The mechanics are straightforward:
Split your traffic randomly between models
Measure outcomes that actually matter to the business
Run the test long enough to get meaningful results
Make a decision based on data, not hunches
Platforms like Wallaroo and Statsig have made this easier with built-in experiment configurations. You can route traffic based on user keys, gradually roll out models, or run more complex multi-variant tests. The tooling has caught up to the need.
The hard part isn't running the test - it's designing it properly and having the discipline to let it finish.
Start with your Overall Evaluation Criterion (OEC). This fancy term just means picking one metric that captures what success looks like. Netflix famously uses viewing hours, while e-commerce sites might focus on purchase conversion. Pick wrong and you'll optimize for the wrong thing.
Next comes the statistics homework. You need:
Significance level (usually 0.05 - the risk of calling a winner when there isn't one)

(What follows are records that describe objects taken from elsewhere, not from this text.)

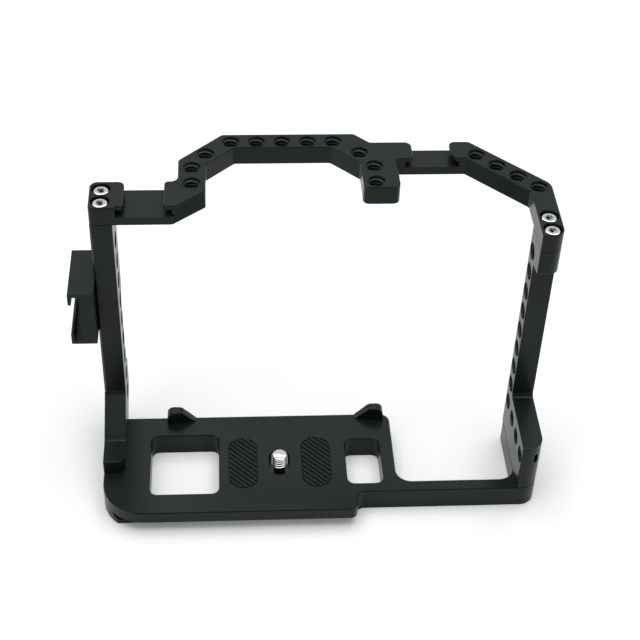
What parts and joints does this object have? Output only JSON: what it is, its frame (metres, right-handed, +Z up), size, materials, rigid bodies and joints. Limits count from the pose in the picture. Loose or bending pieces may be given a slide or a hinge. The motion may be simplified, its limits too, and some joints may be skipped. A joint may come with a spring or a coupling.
{
  "type": "camera cage",
  "caption": "Open frame that bolts round a camera body, with rows of threaded holes, cold shoes, a side rail, a dovetail base and a sliding captive screw.",
  "frame": {"origin": "the camera screw's axis on the seating plane, the base's top", "axes": "+X along the camera to the viewer's right, +Y towards the lens, +Z up"},
  "size_m": [0.1761, 0.093, 0.1164],
  "materials": {
    "anodised_aluminium": "satin black anodised",
    "stainless_steel": "turned, bright",
    "rubber": "matt, grooved",
    "nylon": "smooth black"
  },
  "bodies": {
    "cage": {"base_plate": "anodised_aluminium", "left_column": "anodised_aluminium", "right_column": "anodised_aluminium", "top_frame": "anodised_aluminium", "accessory_rail": "anodised_aluminium", "screw_retainer": "anodised_aluminium", "rail_screw": "stainless_steel", "rail_pin": "stainless_steel", "retainer_screw_1": "stainless_steel", "retainer_screw_2": "stainless_steel", "rubber_pad_1": "rubber", "rubber_pad_2": "rubber", "top_screw_1": "stainless_steel", "top_screw_2": "stainless_steel", "top_screw_3": "stainless_steel", "top_screw_4": "stainless_steel", "foot_screw_1": "stainless_steel", "foot_screw_2": "stainless_steel", "foot_screw_3": "stainless_steel", "foot_screw_4": "stainless_steel", "foot_dowel_1": "stainless_steel", "foot_dowel_2": "stainless_steel", "foot_dowel_3": "stainless_steel", "foot_dowel_4": "stainless_steel"},
    "screw_carriage": {"screw_washer": "nylon"},
    "camera_screw": {"camera_screw": "stainless_steel"}
  },
  "joints": [
    {"name": "screw_slide", "type": "slide", "parent": "cage", "child": "screw_carriage", "axis": [0, 1, 0], "range_m": [-0.0024, 0.0024]},
    {"name": "screw_turn", "type": "hinge", "parent": "screw_carriage", "child": "camera_screw", "pos_m": [0, 0, 0], "axis": [0, 0, 1], "continuous": true}
  ]
}
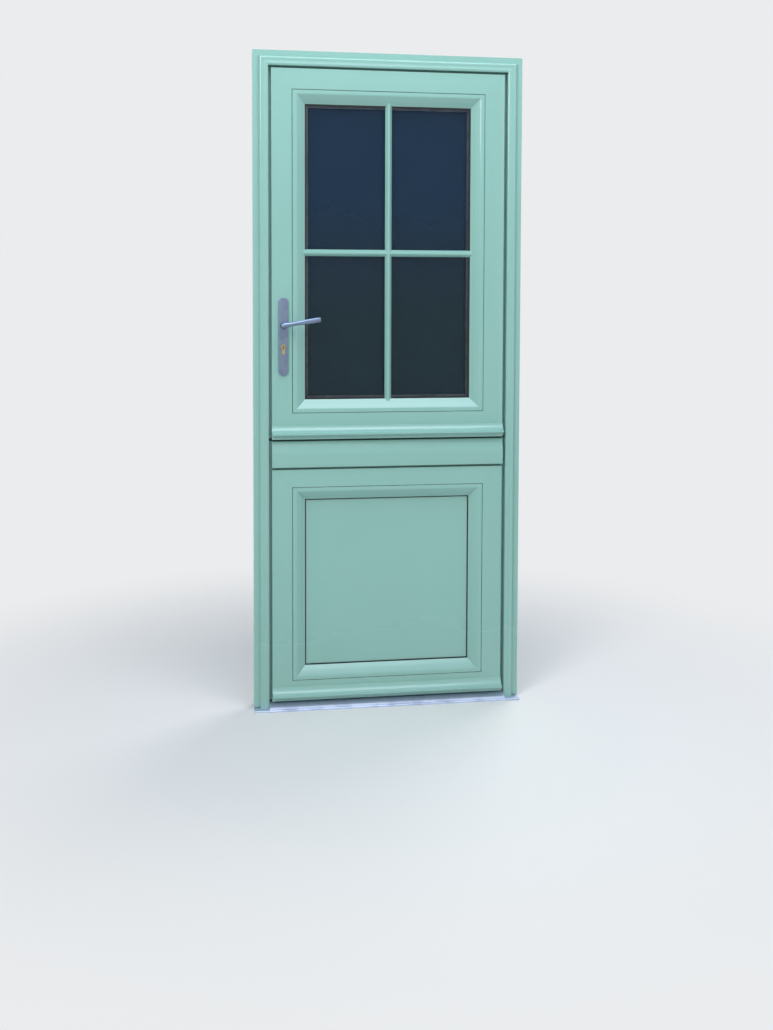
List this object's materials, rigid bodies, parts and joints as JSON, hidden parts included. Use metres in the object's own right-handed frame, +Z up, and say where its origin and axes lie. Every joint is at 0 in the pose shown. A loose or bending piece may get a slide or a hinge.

Statistical power (typically 0.8 - the chance of detecting a real difference)
Minimum detectable effect (the smallest improvement worth deploying)
These numbers determine your sample size. Too small and you'll miss real improvements. Too large and you're wasting time and potentially losing money on an inferior model.
Seldon's engineering team suggests running A/A tests first - testing your current model against itself. Sounds pointless? It's actually brilliant for catching biases in your testing infrastructure. If your A/A test shows a "winner," something's broken in your setup.
The biggest mistake teams make is peeking at results early. Day one shows the new model crushing it, so why wait? Because early results lie. Random variation looks like signal when sample sizes are small. Set your test duration based on statistical requirements, not impatience.
Traditional A/B testing has a dirty secret: it's inefficient. Half your users get stuck with the worse model for the entire test duration. Enter two techniques that fix this.
Bayesian A/B testing ditches the rigid hypothesis testing framework. Instead of waiting for a predetermined sample size, you continuously update your belief about which model is better. The math gets a bit hairy, but the intuition is simple - you can make decisions as soon as you're confident enough, not when some arbitrary threshold is met.
Multi-armed bandits (MAB) take this further. Named after casino slot machines, these algorithms dynamically shift traffic toward the winning model during the test. Companies like Google and Microsoft use variations of MAB for their recommendation systems.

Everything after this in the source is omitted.